Vince, have a look at using steam to repair "bruises" (dents) in wood. I have had quite a bit of success using a wet tea towel and a dry iron (not using iron steam).
I don't think it'll fix the corner but may tidy up the mark on the front. Take your gentle little hammer 🙂 to a piece of scrap to try it out.
thats very nice...compared to modern audio equipments that breakdown in 6 months...
these things are really built to last...nice one vince..
My Mate Vince (and a cup of coffee) makes my day - Great fix and thanks for sharing.
Beautiful repair. I love your videos!! Greetings from Mexico!
I had a B&O TV in 1980 and it was awesome....
You clever sod lol. Well done vince, you've done it again.
Vince fixed up an old radio and got alien reception lol. Great vid Vince.
😂
You found aliens @1:07:20 lolol , i have grundig tube radio from 1959 that still works, loved the video!
I was thinking the same, lol. Sounds like the sound from Independence Day.

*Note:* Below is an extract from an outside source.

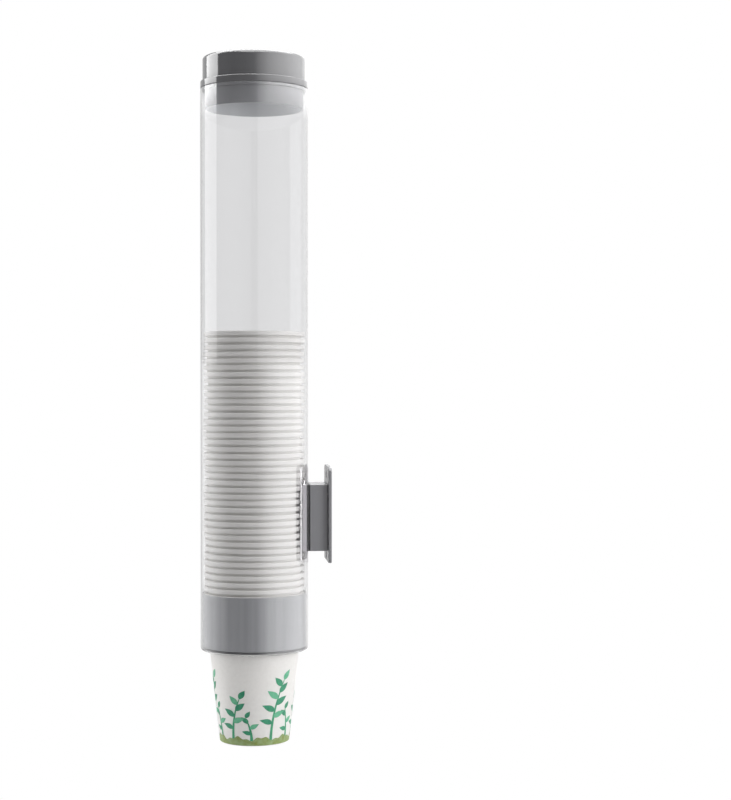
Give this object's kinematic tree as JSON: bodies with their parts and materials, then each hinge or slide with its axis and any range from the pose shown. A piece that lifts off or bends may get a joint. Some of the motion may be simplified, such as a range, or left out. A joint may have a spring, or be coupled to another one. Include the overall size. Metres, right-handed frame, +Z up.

That sound at 1.07 is CW aka morse code which is for used by the amateur radio community. Also down on that band is RTTY which is also used by the same guys but is computer generated. This frequency is known as top band.
Great video, as always. Definitely worth the runtime. Well done.
Waxed tooth floss string is tough stuff and might work at a pinch.
Nice work Vince it looks lovely, it’s great how you can make everything you fix interesting to watch. Keep up the good videos and wish you all the best!
Thank you so much 😎
Beautiful restoration!
The R2D2 is CW (Continues Wave - morse code) on one of the amateur radio bands 🙂
The small metal components with a screw at the top is adjustable capacitors for tuning of high frequency/radio circuits.
Thanks for the video - from Denmark, the contry of Bang & Olufsen (B&O) 🙂
Great video. It would be nice to add a note containing details and date of the repair to the brown envelope.
Nice Job, Vince! Great save...there is just something about the sound coming through old speakers and transistors that is sooo classic and much more enjoyable if you ask me!